Le récit de la marche de Pierre sur les eaux a guidé le frère Marc dans le choix de ce nom: “Pour moi, suivre le Christ est un appel à marcher dans la foi. Bien souvent, j’avale quelques tasses d’eau bien salées, mais sans cesse, le Christ ressuscité me tire des profondeurs de la mer. En méditant l’Evangile, j’ai perçu combien ce lac et ses rives étaient riches de la présence de Jésus: réponse des premiers disciples à son appel, témoignage de confiance de Jésus qui dort dans la barque malgré la tempête et qui répond à la détresse de ses frères”. Il a tenu à ce que, par l’étude, ses frères reçoivent une formation solide et spirituelle pour devenir des moines-apôtres « tout terrain », dont certains pourraient devenir prêtres selon l’appel et les besoins de la mission, ce qui fut le cas de notre frère Michel.
Ceux que nous avons connus à Baltriskes y ont beaucoup travaillé de leurs mains, dans une grande pauvreté, restaurant l’église, modernisant le vieux presbytère, l’agrandissant pour pouvoir y recevoir des groupes. Au clocher séparé de l’église, un beau travail de restauration fut accompli par de jeunes ouvriers éduqués à la charpente par les frères de Saint Jean (heureuse coopération des deux communautés!). Ceux de Tibériade essaient de vivre en autarcie: Ils habitent, à peu de distance du presbytère, une ferme qui est un ancien kolkhoze, et se livrent aux joies du jardinage, dans un grand potager que nous avons admiré en compagnie du frère Séraphin, et aux joies de l’élevage de quelques animaux comestibles (volailles et moutons).

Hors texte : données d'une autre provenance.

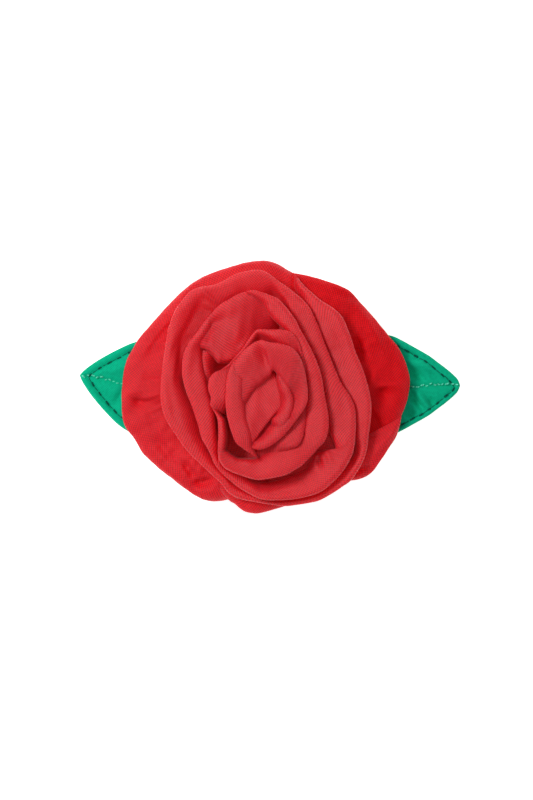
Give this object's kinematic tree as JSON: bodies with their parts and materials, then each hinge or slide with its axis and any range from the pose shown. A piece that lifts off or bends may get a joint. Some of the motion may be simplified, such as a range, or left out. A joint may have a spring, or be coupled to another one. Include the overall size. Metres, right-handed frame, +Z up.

Ils élèvent aussi deux animaux non comestibles, des ânes qu’ils promènent le long des routes et qui leur sont fort utiles pour susciter la curiosité et engager de fructueuses conversations, notamment avec les enfants. Ils partent aussi en stop, parfois en ski de fond, visitent les familles, se laissant guider par la main de Dieu, qui leur réserve des rencontres parfois bien surprenantes, tout cela, bien sûr, entrecoupé de temps de prière et de lecture spirituelles. Ils ne vendent rien et beaucoup de gens les aident bénévolement. Ils ont leurs saints préférés, saint François, bien sûr, avec son amour des animaux et de la nature, sainte Thérèse de l’Enfant Jésus et sa “petite voie”, mais aussi un jeune bienheureux italien, Pier Giorgio Frassati, et des moines d’Orient, Saint Séraphin de Sarov et saint Silouane.
Il faut reconnaître qu’ils ont été efficaces. À Complies à 21 heures, un jour de semaine, on trouve dans leur église, combien? trente? quarante personnes? venues des villages voisins à cette heure tardive, en pleine nuit, la plupart en voiture, certains en vélo, pour prier avec eux dans le plus grand recueillement. Combien, donc, à la messe du dimanche? Ils s’occupent, bien sûr des jeunes et des familles, leur proposent des week-ends, des retraites, font travailler de jeunes drogués, reçoivent les “alcooliques anonymes”, et essaient de contrebalancer l’influence de la vodka et de sectes comme les Témoins de Jéhovah.
Baltriskes, paroisse de campagne en déshérence, avec une assez grande église en bois, ornée d’une belle icône de la Vierge, habillée d’argent, et un vieux presbytère dans le genre “isba russe”.
Donc, c’est à Baltriskes qu’eut lieu, le 16 octobre 2014, la bénédiction solennelle de l’oratoire implanté en ce lieu grâce à la collaboration de “la Route de l’Europe Chrétienne” et de l’artiste lituanien qui a sculpté un petit groupe du Baptême du Christ qui trône en haut d’un tronc de chêne juste équarri servant de pilier, le tout se détachant sur fond de sapins et de bouleaux. Cette bénédiction avait réuni beaucoup de monde.
De l’église où notre chanoine avait soigneusement béni l’eau qui devait servir à l’aspersion, on se rendit en procession au lieu de la cérémonie. Il y eut des prières en latin, en français et en lituanien, des discours avec traduction du français en lituanien et vice versa, des chants dans les deux langues, beaucoup d’eau bénite jetée et d’encens balancé. Suivit un apéritif pour toute la petite foule présente et un repas festif dans la grande salle du presbytère, construite en 2007, où les frères avaient invité bon nombre de leurs amis du pays.
Assurément, ce n’était pas rien pour ces Lituaniens que des Français soient venus jusqu’à eux pour cette célébration fraternelle, et pour les Français, ce n’était pas rien non plus, que le spectacle édifiant, au fond de la campagne lituanienne, d’une ferveur bien rare en France. Une petite contribution à la rechristianisation de l’Europe, but de notre association? Oui, certainement.